▸ **DIRECTIVE**
Please print the full listing exactly.

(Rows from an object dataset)

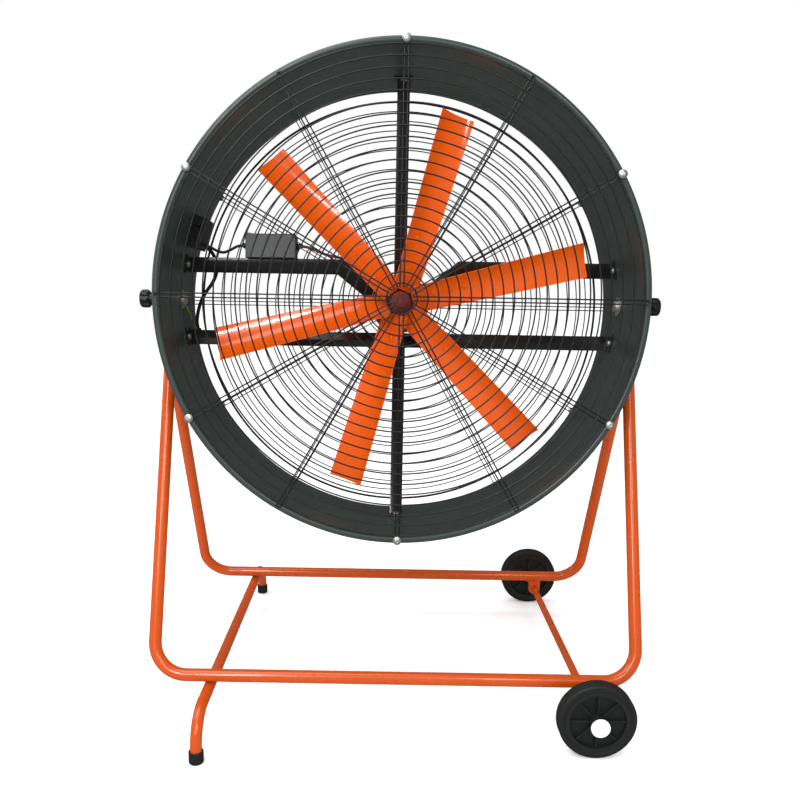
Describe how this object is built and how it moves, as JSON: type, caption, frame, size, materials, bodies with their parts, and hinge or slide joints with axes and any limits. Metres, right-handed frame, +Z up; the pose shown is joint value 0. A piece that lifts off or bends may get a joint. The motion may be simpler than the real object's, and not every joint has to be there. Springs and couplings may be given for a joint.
{
  "type": "drum fan",
  "caption": "Tilting drum fan with a guarded steel drum and radial sheet blades on a crossed-tube stand with a foot rail and a wheeled axle.",
  "frame": {"origin": "on the floor, in the middle of the outer box, below the tilt axis", "axes": "+Z up, -Y the way the air is blown, +X towards the wheels"},
  "size_m": [1.12, 0.852, 1.3427],
  "materials": {
    "frame_paint": "glossy orange powder coat",
    "blade_paint": "glossy orange paint",
    "hub_paint": "dark red primer",
    "drum_paint": "semi-gloss black-green powder coat",
    "strut_paint": "semi-gloss black paint",
    "guard_wire": "black coated wire",
    "zinc": "zinc plated",
    "motor_paint": "satin blue-grey paint",
    "rubber": "matt black",
    "black_plastic": "moulded black plastic",
    "box_plastic": "moulded dark grey plastic",
    "white_plastic": "moulded white plastic",
    "earth_insulation": "green-yellow insulation"
  },
  "bodies": {
    "stand": {"front_frame": "frame_paint", "rear_frame": "frame_paint", "foot_rail": "frame_paint", "foot_cap_front": "rubber", "foot_cap_rear": "rubber", "axle_rod": "frame_paint", "axle_brackets": "frame_paint", "axle_collars": "zinc", "wheel_caps": "white_plastic", "leg_plugs": "black_plastic", "pivot_washers": "zinc"},
    "front_wheel": {"front_wheel_centre": "black_plastic", "front_tyre": "rubber"},
    "rear_wheel": {"rear_wheel_centre": "black_plastic", "rear_tyre": "rubber"},
    "drum": {"drum_shell": "drum_paint", "front_guard_rings": "guard_wire", "front_guard_spokes": "guard_wire", "rear_guard_rings": "guard_wire", "rear_guard_spokes": "guard_wire", "guard_screws": "zinc", "upper_strut_left": "strut_paint", "upper_strut_right": "strut_paint", "lower_strut": "strut_paint", "top_strut": "strut_paint", "bottom_strut": "strut_paint", "strut_bolts": "zinc", "motor_band": "zinc", "motor_shell": "motor_paint", "motor_front_bell": "motor_paint", "motor_rear_bell": "motor_paint", "stator_core": "zinc", "motor_bearings": "zinc", "junction_box": "box_plastic", "junction_cover": "box_plastic", "run_capacitor": "box_plastic", "box_screws": "zinc", "switch_housing": "black_plastic", "cable_glands": "black_plastic", "supply_cable": "rubber", "switch_cable": "rubber", "motor_cable": "rubber", "earth_lead": "earth_insulation", "pivot_pads": "drum_paint", "pivot_bolts": "zinc"},
    "rotor": {"blade_1": "blade_paint", "blade_2": "blade_paint", "blade_3": "blade_paint", "blade_4": "blade_paint", "blade_5": "blade_paint", "blade_6": "blade_paint", "blade_spider": "hub_paint", "blade_rivets": "blade_paint", "motor_shaft": "hub_paint", "rotor_core": "zinc", "hub_nut": "hub_paint"},
    "knob_right": {"clamp_knob_right": "black_plastic"},
    "knob_left": {"clamp_knob_left": "black_plastic"},
    "rocker": {"switch_rocker": "black_plastic"}
  },
  "joints": [
    {"name": "drum_tilt", "type": "hinge", "parent": "stand", "child": "drum", "pos_m": [0, 0, 0.84], "axis": [-1, 0, 0], "range_deg": [-25, 50]},
    {"name": "rotor_spin", "type": "hinge", "parent": "drum", "child": "rotor", "pos_m": [0, 0, 0.84], "axis": [0, 0.9968, -0.0793], "continuous": true},
    {"name": "front_wheel_spin", "type": "hinge", "parent": "stand", "child": "front_wheel", "pos_m": [0.384, -0.366, 0.075], "axis": [0, 1, 0], "continuous": true},
    {"name": "rear_wheel_spin", "type": "hinge", "parent": "stand", "child": "rear_wheel", "pos_m": [0.384, 0.386, 0.075], "axis": [0, 1, 0], "continuous": true},
    {"name": "knob_right_turn", "type": "hinge", "parent": "drum", "child": "knob_right", "pos_m": [0.55, 0, 0.84], "axis": [1, 0, 0], "range_deg": [0, 180]},
    {"name": "knob_left_turn", "type": "hinge", "parent": "drum", "child": "knob_left", "pos_m": [-0.55, 0, 0.84], "axis": [-1, 0, 0], "range_deg": [0, 180]},
    {"name": "rocker_press", "type": "hinge", "parent": "drum", "child": "rocker", "pos_m": [-0.43416, -0.00924, 0.98225], "axis": [-0.9511, 0.0245, 0.308], "range_deg": [0, 16]}
  ]
}
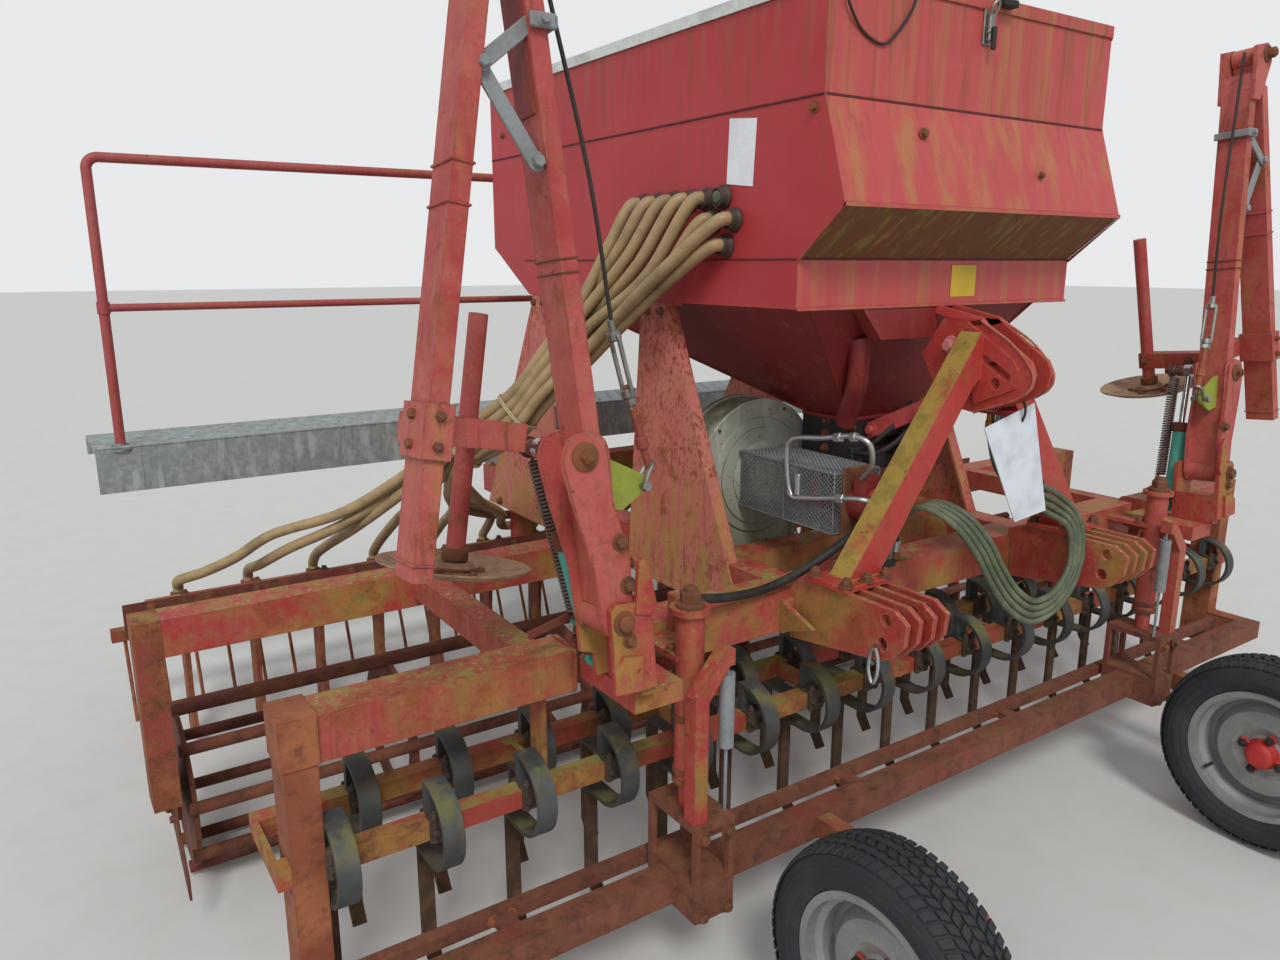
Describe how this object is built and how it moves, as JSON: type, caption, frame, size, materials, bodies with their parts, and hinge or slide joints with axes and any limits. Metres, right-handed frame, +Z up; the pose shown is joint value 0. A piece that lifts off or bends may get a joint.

▸ **RESPONSE**
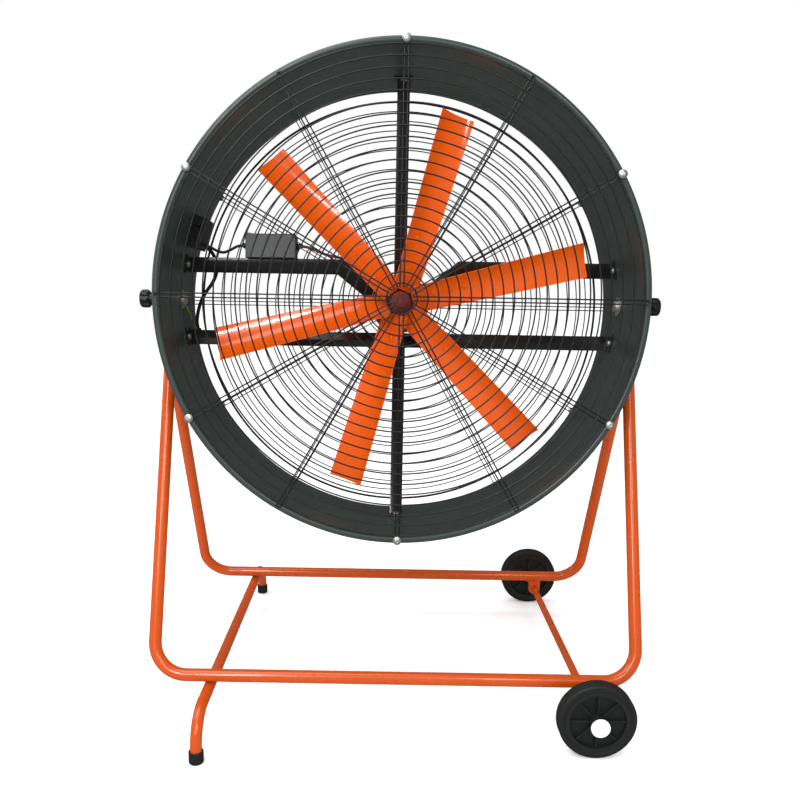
Describe how this object is built and how it moves, as JSON: type, caption, frame, size, materials, bodies with their parts, and hinge or slide joints with axes and any limits. Metres, right-handed frame, +Z up; the pose shown is joint value 0. A piece that lifts off or bends may get a joint. The motion may be simpler than the real object's, and not every joint has to be there. Springs and couplings may be given for a joint.
{
  "type": "drum fan",
  "caption": "Tilting drum fan with a guarded steel drum and radial sheet blades on a crossed-tube stand with a foot rail and a wheeled axle.",
  "frame": {"origin": "on the floor, in the middle of the outer box, below the tilt axis", "axes": "+Z up, -Y the way the air is blown, +X towards the wheels"},
  "size_m": [1.12, 0.852, 1.3427],
  "materials": {
    "frame_paint": "glossy orange powder coat",
    "blade_paint": "glossy orange paint",
    "hub_paint": "dark red primer",
    "drum_paint": "semi-gloss black-green powder coat",
    "strut_paint": "semi-gloss black paint",
    "guard_wire": "black coated wire",
    "zinc": "zinc plated",
    "motor_paint": "satin blue-grey paint",
    "rubber": "matt black",
    "black_plastic": "moulded black plastic",
    "box_plastic": "moulded dark grey plastic",
    "white_plastic": "moulded white plastic",
    "earth_insulation": "green-yellow insulation"
  },
  "bodies": {
    "stand": {"front_frame": "frame_paint", "rear_frame": "frame_paint", "foot_rail": "frame_paint", "foot_cap_front": "rubber", "foot_cap_rear": "rubber", "axle_rod": "frame_paint", "axle_brackets": "frame_paint", "axle_collars": "zinc", "wheel_caps": "white_plastic", "leg_plugs": "black_plastic", "pivot_washers": "zinc"},
    "front_wheel": {"front_wheel_centre": "black_plastic", "front_tyre": "rubber"},
    "rear_wheel": {"rear_wheel_centre": "black_plastic", "rear_tyre": "rubber"},
    "drum": {"drum_shell": "drum_paint", "front_guard_rings": "guard_wire", "front_guard_spokes": "guard_wire", "rear_guard_rings": "guard_wire", "rear_guard_spokes": "guard_wire", "guard_screws": "zinc", "upper_strut_left": "strut_paint", "upper_strut_right": "strut_paint", "lower_strut": "strut_paint", "top_strut": "strut_paint", "bottom_strut": "strut_paint", "strut_bolts": "zinc", "motor_band": "zinc", "motor_shell": "motor_paint", "motor_front_bell": "motor_paint", "motor_rear_bell": "motor_paint", "stator_core": "zinc", "motor_bearings": "zinc", "junction_box": "box_plastic", "junction_cover": "box_plastic", "run_capacitor": "box_plastic", "box_screws": "zinc", "switch_housing": "black_plastic", "cable_glands": "black_plastic", "supply_cable": "rubber", "switch_cable": "rubber", "motor_cable": "rubber", "earth_lead": "earth_insulation", "pivot_pads": "drum_paint", "pivot_bolts": "zinc"},
    "rotor": {"blade_1": "blade_paint", "blade_2": "blade_paint", "blade_3": "blade_paint", "blade_4": "blade_paint", "blade_5": "blade_paint", "blade_6": "blade_paint", "blade_spider": "hub_paint", "blade_rivets": "blade_paint", "motor_shaft": "hub_paint", "rotor_core": "zinc", "hub_nut": "hub_paint"},
    "knob_right": {"clamp_knob_right": "black_plastic"},
    "knob_left": {"clamp_knob_left": "black_plastic"},
    "rocker": {"switch_rocker": "black_plastic"}
  },
  "joints": [
    {"name": "drum_tilt", "type": "hinge", "parent": "stand", "child": "drum", "pos_m": [0, 0, 0.84], "axis": [-1, 0, 0], "range_deg": [-25, 50]},
    {"name": "rotor_spin", "type": "hinge", "parent": "drum", "child": "rotor", "pos_m": [0, 0, 0.84], "axis": [0, 0.9968, -0.0793], "continuous": true},
    {"name": "front_wheel_spin", "type": "hinge", "parent": "stand", "child": "front_wheel", "pos_m": [0.384, -0.366, 0.075], "axis": [0, 1, 0], "continuous": true},
    {"name": "rear_wheel_spin", "type": "hinge", "parent": "stand", "child": "rear_wheel", "pos_m": [0.384, 0.386, 0.075], "axis": [0, 1, 0], "continuous": true},
    {"name": "knob_right_turn", "type": "hinge", "parent": "drum", "child": "knob_right", "pos_m": [0.55, 0, 0.84], "axis": [1, 0, 0], "range_deg": [0, 180]},
    {"name": "knob_left_turn", "type": "hinge", "parent": "drum", "child": "knob_left", "pos_m": [-0.55, 0, 0.84], "axis": [-1, 0, 0], "range_deg": [0, 180]},
    {"name": "rocker_press", "type": "hinge", "parent": "drum", "child": "rocker", "pos_m": [-0.43416, -0.00924, 0.98225], "axis": [-0.9511, 0.0245, 0.308], "range_deg": [0, 16]}
  ]
}
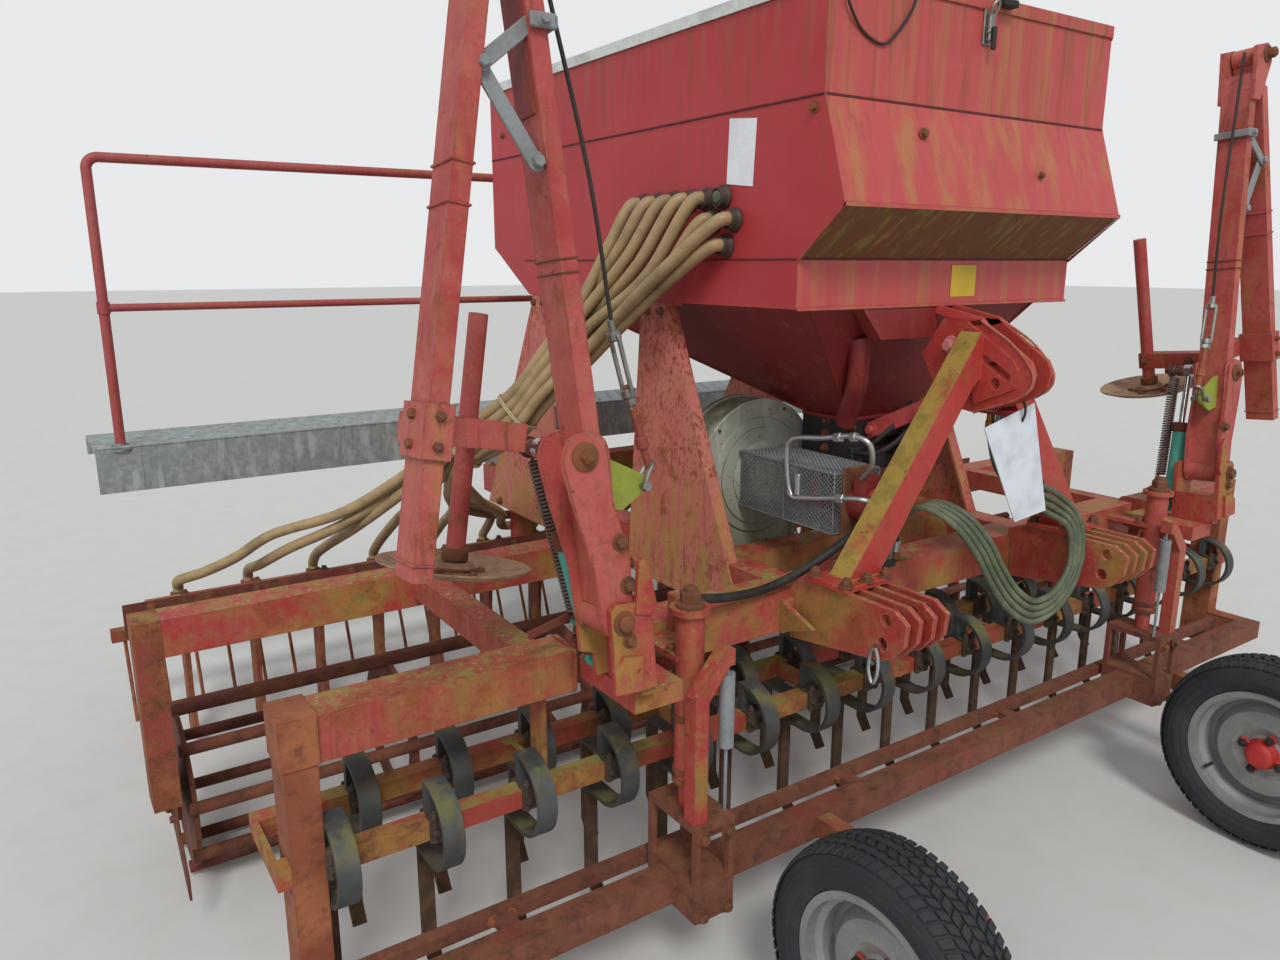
Describe how this object is built and how it moves, as JSON: type, caption, frame, size, materials, bodies with their parts, and hinge or slide joints with axes and any limits. Metres, right-handed frame, +Z up; the pose shown is joint value 0. A piece that lifts off or bends may get a joint.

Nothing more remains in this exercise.